(Task details) Write out the material below again, unchanged.

(Source material)
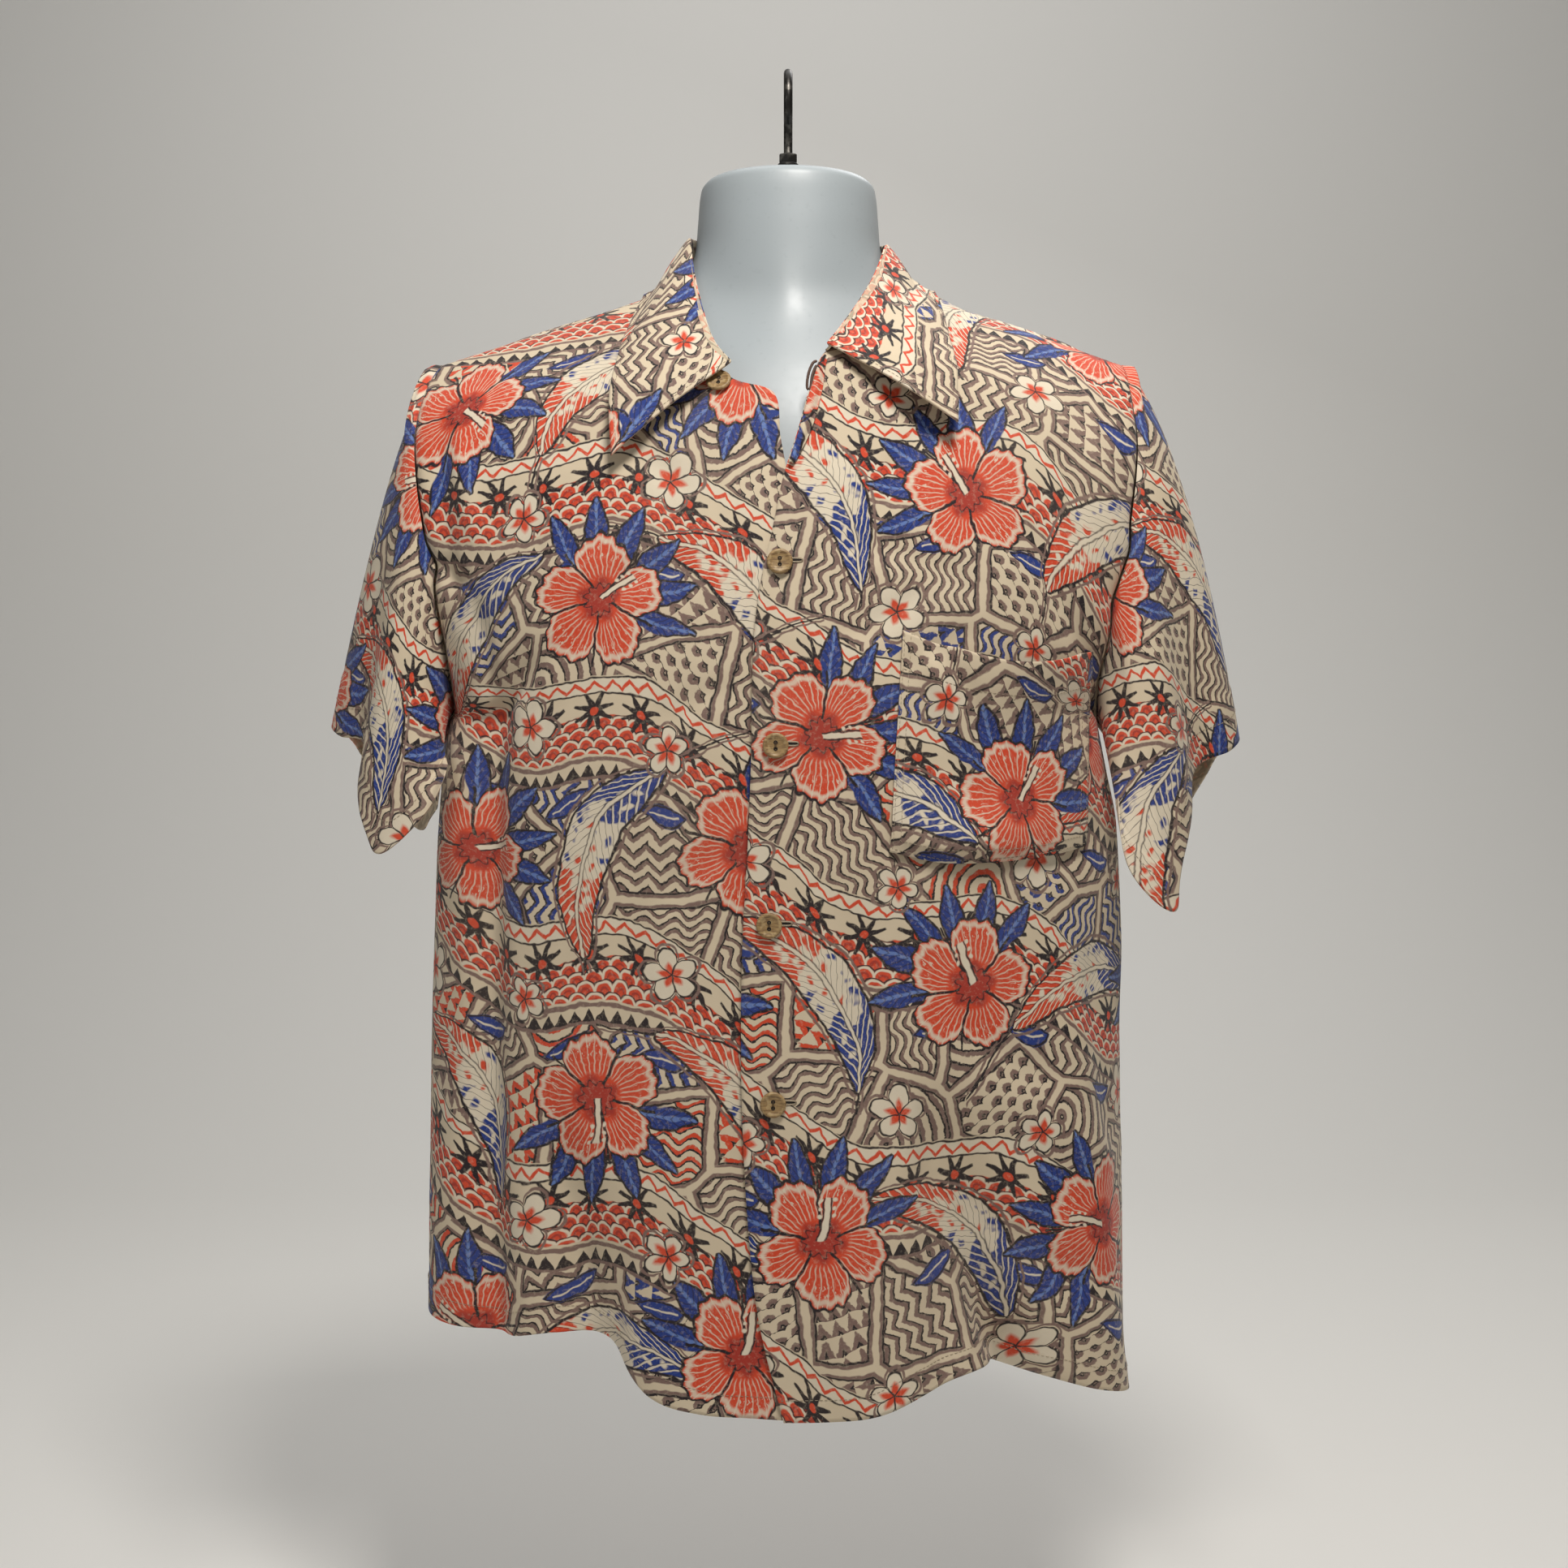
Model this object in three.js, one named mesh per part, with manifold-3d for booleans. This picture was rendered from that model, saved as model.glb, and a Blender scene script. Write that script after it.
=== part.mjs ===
import * as THREE from 'three';
import * as BufferGeometryUtils from 'three/addons/utils/BufferGeometryUtils.js';
import Module from 'manifold-3d';

// A short-sleeved printed shirt on a smooth hanging torso form, in millimetres.
// +Z is up, the front faces -Y and +X is the wearer's left. Heights in the tables
// count from the chest line, and the whole figure is lowered so that the point
// where the hook bears on its rail is the origin.

// Driving dimensions
const HOOK_HEIGHT = 481; // bearing point of the hook above the chest line
const CLOTH = 1.4; // wall of one layer of cloth
const COLLAR_CLOTH = 1.7; // wall of the two-layer collar
const SEAM_GAP = 0.4; // gap between pieces that are sewn together
const LAYER_GAP = 0.5; // gap under a layer that lies on another
const FORM_GAP = 1.5; // least gap between the cloth and the form
const HEM_LEVEL = -392; // hem at the front edge
const LEAN = -8; // the body of the shirt hangs this far to its right
const LEAN_FROM = 330; // height where the lean starts
const LEAN_FULL = 240; // height where the lean is complete
const BUTTON_RADIUS = 8;
const BUTTON_THICKNESS = 2.8;

// Buttons from the neck down: the first one sits on the right front, under the collar
const BUTTONS = [
  { name: 'button_1', x: -44, z: 255 },
  { name: 'button_2', x: -5.5, z: 137 },
  { name: 'button_3', x: -8, z: 23.5 },
  { name: 'button_4', x: -12, z: -87 },
  { name: 'button_5', x: -9.5, z: -197 },
];

// Edges of the panels. Each table runs from the hem up to the neck point of the
// shoulder seam, with x counted from the shirt's own centre.
const LEFT_FRONT_EDGE = [
  { x: 5, y: -132, z: HEM_LEVEL },
  { x: -12, y: -131, z: -320 },
  { x: -20, y: -130, z: -220 },
  { x: -21, y: -130, z: -120 },
  { x: -17, y: -131, z: -35 },
  { x: -15, y: -131, z: 18 },
  { x: -14.5, y: -131, z: 58 },
  { x: -13, y: -130, z: 95 },
  { x: -8.5, y: -127, z: 128 },
  { x: -1.5, y: -123, z: 160 },
  { x: 4.5, y: -118, z: 190 },
  { x: 13, y: -111, z: 218 },
  { x: 20.5, y: -104, z: 246 },
  { x: 28.5, y: -95, z: 272 },
  { x: 56, y: -66, z: 299 },
  { x: 70, y: -38, z: 322 },
  { x: 74, y: -12, z: 337 },
];
const RIGHT_FRONT_EDGE = [
  { x: -18, y: -132, z: HEM_LEVEL },
  { x: -18, y: -131, z: -320 },
  { x: -18, y: -130, z: -220 },
  { x: -18, y: -130, z: -120 },
  { x: -18, y: -131, z: -35 },
  { x: -18, y: -131, z: 18 },
  { x: -18, y: -131, z: 58 },
  { x: -18, y: -130, z: 95 },
  { x: -17, y: -127, z: 128 },
  { x: -13, y: -122, z: 160 },
  { x: -8, y: -116, z: 190 },
  { x: -3, y: -109, z: 218 },
  { x: 1.5, y: -101, z: 247 },
  { x: 30, y: -92, z: 259 },
  { x: 56, y: -66, z: 290 },
  { x: 70, y: -38, z: 319 },
  { x: 74, y: -12, z: 337 },
];
const BACK_EDGE = [
  { x: 0, y: 118, z: HEM_LEVEL },
  { x: 0, y: 117, z: -320 },
  { x: 0, y: 116, z: -220 },
  { x: 0, y: 115, z: -120 },
  { x: 0, y: 114, z: -35 },
  { x: 0, y: 113, z: 18 },
  { x: 0, y: 112, z: 58 },
  { x: 0, y: 111, z: 97 },
  { x: 0, y: 110, z: 136 },
  { x: 0, y: 108, z: 176 },
  { x: 0, y: 104, z: 216 },
  { x: 0, y: 96, z: 256 },
  { x: 0, y: 83, z: 296 },
  { x: 0, y: 67, z: 331 },
  { x: 44, y: 54, z: 334 },
  { x: 69, y: 25, z: 338 },
  { x: 74, y: -12, z: 337 },
];
// The outer edge is the side seam up to the armpit and the armhole above it.
// square is the exponent of the row's curve: 2 is an ellipse and 1 a straight line.
const FRONT_SIDE = [
  { x: 235, y: 8, z: HEM_LEVEL, square: 2.35 },
  { x: 235, y: 8, z: -320, square: 2.35 },
  { x: 234.5, y: 9, z: -220, square: 2.35 },
  { x: 232.5, y: 10, z: -120, square: 2.35 },
  { x: 229, y: 10, z: -38, square: 2.35 },
  { x: 225, y: 10, z: 10, square: 2.35 },
  { x: 221, y: 10, z: 42, square: 2.3 },
  { x: 215, y: -24, z: 53, square: 2.1 },
  { x: 216, y: -48, z: 82, square: 1.9 },
  { x: 222, y: -61, z: 120, square: 1.7 },
  { x: 228, y: -65, z: 158, square: 1.5 },
  { x: 234, y: -62, z: 196, square: 1.4 },
  { x: 237, y: -54, z: 226, square: 1.3 },
  { x: 236, y: -42, z: 250, square: 1.2 },
  { x: 234, y: -30, z: 267, square: 1.1 },
  { x: 232, y: -20, z: 278, square: 1.05 },
  { x: 230, y: -12, z: 284, square: 1 },
];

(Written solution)
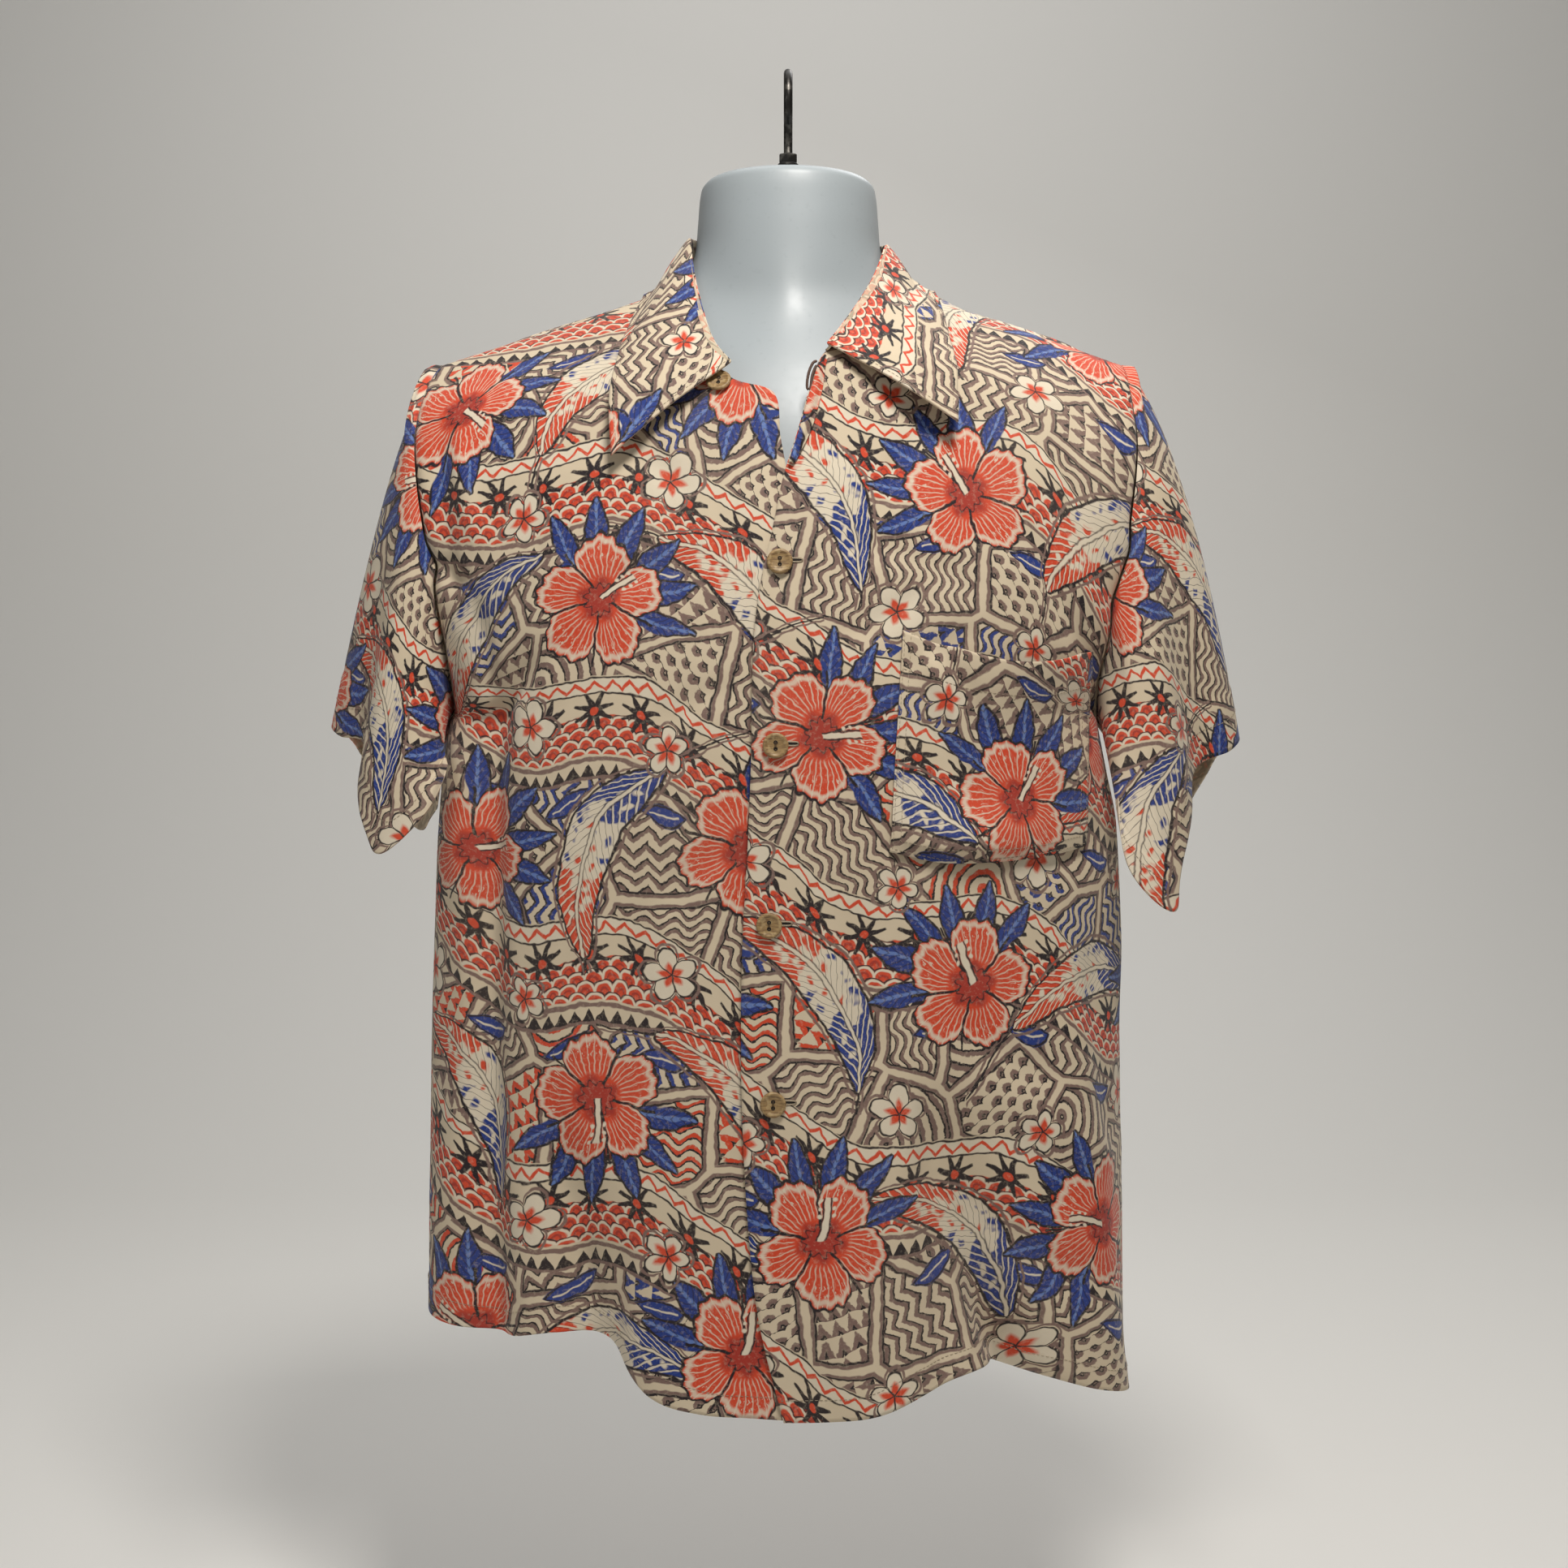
Model this object in three.js, one named mesh per part, with manifold-3d for booleans. This picture was rendered from that model, saved as model.glb, and a Blender scene script. Write that script after it.
=== part.mjs ===
import * as THREE from 'three';
import * as BufferGeometryUtils from 'three/addons/utils/BufferGeometryUtils.js';
import Module from 'manifold-3d';

// A short-sleeved printed shirt on a smooth hanging torso form, in millimetres.
// +Z is up, the front faces -Y and +X is the wearer's left. Heights in the tables
// count from the chest line, and the whole figure is lowered so that the point
// where the hook bears on its rail is the origin.

// Driving dimensions
const HOOK_HEIGHT = 481; // bearing point of the hook above the chest line
const CLOTH = 1.4; // wall of one layer of cloth
const COLLAR_CLOTH = 1.7; // wall of the two-layer collar
const SEAM_GAP = 0.4; // gap between pieces that are sewn together
const LAYER_GAP = 0.5; // gap under a layer that lies on another
const FORM_GAP = 1.5; // least gap between the cloth and the form
const HEM_LEVEL = -392; // hem at the front edge
const LEAN = -8; // the body of the shirt hangs this far to its right
const LEAN_FROM = 330; // height where the lean starts
const LEAN_FULL = 240; // height where the lean is complete
const BUTTON_RADIUS = 8;
const BUTTON_THICKNESS = 2.8;

// Buttons from the neck down: the first one sits on the right front, under the collar
const BUTTONS = [
  { name: 'button_1', x: -44, z: 255 },
  { name: 'button_2', x: -5.5, z: 137 },
  { name: 'button_3', x: -8, z: 23.5 },
  { name: 'button_4', x: -12, z: -87 },
  { name: 'button_5', x: -9.5, z: -197 },
];

// Edges of the panels. Each table runs from the hem up to the neck point of the
// shoulder seam, with x counted from the shirt's own centre.
const LEFT_FRONT_EDGE = [
  { x: 5, y: -132, z: HEM_LEVEL },
  { x: -12, y: -131, z: -320 },
  { x: -20, y: -130, z: -220 },
  { x: -21, y: -130, z: -120 },
  { x: -17, y: -131, z: -35 },
  { x: -15, y: -131, z: 18 },
  { x: -14.5, y: -131, z: 58 },
  { x: -13, y: -130, z: 95 },
  { x: -8.5, y: -127, z: 128 },
  { x: -1.5, y: -123, z: 160 },
  { x: 4.5, y: -118, z: 190 },
  { x: 13, y: -111, z: 218 },
  { x: 20.5, y: -104, z: 246 },
  { x: 28.5, y: -95, z: 272 },
  { x: 56, y: -66, z: 299 },
  { x: 70, y: -38, z: 322 },
  { x: 74, y: -12, z: 337 },
];
const RIGHT_FRONT_EDGE = [
  { x: -18, y: -132, z: HEM_LEVEL },
  { x: -18, y: -131, z: -320 },
  { x: -18, y: -130, z: -220 },
  { x: -18, y: -130, z: -120 },
  { x: -18, y: -131, z: -35 },
  { x: -18, y: -131, z: 18 },
  { x: -18, y: -131, z: 58 },
  { x: -18, y: -130, z: 95 },
  { x: -17, y: -127, z: 128 },
  { x: -13, y: -122, z: 160 },
  { x: -8, y: -116, z: 190 },
  { x: -3, y: -109, z: 218 },
  { x: 1.5, y: -101, z: 247 },
  { x: 30, y: -92, z: 259 },
  { x: 56, y: -66, z: 290 },
  { x: 70, y: -38, z: 319 },
  { x: 74, y: -12, z: 337 },
];
const BACK_EDGE = [
  { x: 0, y: 118, z: HEM_LEVEL },
  { x: 0, y: 117, z: -320 },
  { x: 0, y: 116, z: -220 },
  { x: 0, y: 115, z: -120 },
  { x: 0, y: 114, z: -35 },
  { x: 0, y: 113, z: 18 },
  { x: 0, y: 112, z: 58 },
  { x: 0, y: 111, z: 97 },
  { x: 0, y: 110, z: 136 },
  { x: 0, y: 108, z: 176 },
  { x: 0, y: 104, z: 216 },
  { x: 0, y: 96, z: 256 },
  { x: 0, y: 83, z: 296 },
  { x: 0, y: 67, z: 331 },
  { x: 44, y: 54, z: 334 },
  { x: 69, y: 25, z: 338 },
  { x: 74, y: -12, z: 337 },
];
// The outer edge is the side seam up to the armpit and the armhole above it.
// square is the exponent of the row's curve: 2 is an ellipse and 1 a straight line.
const FRONT_SIDE = [
  { x: 235, y: 8, z: HEM_LEVEL, square: 2.35 },
  { x: 235, y: 8, z: -320, square: 2.35 },
  { x: 234.5, y: 9, z: -220, square: 2.35 },
  { x: 232.5, y: 10, z: -120, square: 2.35 },
  { x: 229, y: 10, z: -38, square: 2.35 },
  { x: 225, y: 10, z: 10, square: 2.35 },
  { x: 221, y: 10, z: 42, square: 2.3 },
  { x: 215, y: -24, z: 53, square: 2.1 },
  { x: 216, y: -48, z: 82, square: 1.9 },
  { x: 222, y: -61, z: 120, square: 1.7 },
  { x: 228, y: -65, z: 158, square: 1.5 },
  { x: 234, y: -62, z: 196, square: 1.4 },
  { x: 237, y: -54, z: 226, square: 1.3 },
  { x: 236, y: -42, z: 250, square: 1.2 },
  { x: 234, y: -30, z: 267, square: 1.1 },
  { x: 232, y: -20, z: 278, square: 1.05 },
  { x: 230, y: -12, z: 284, square: 1 },
];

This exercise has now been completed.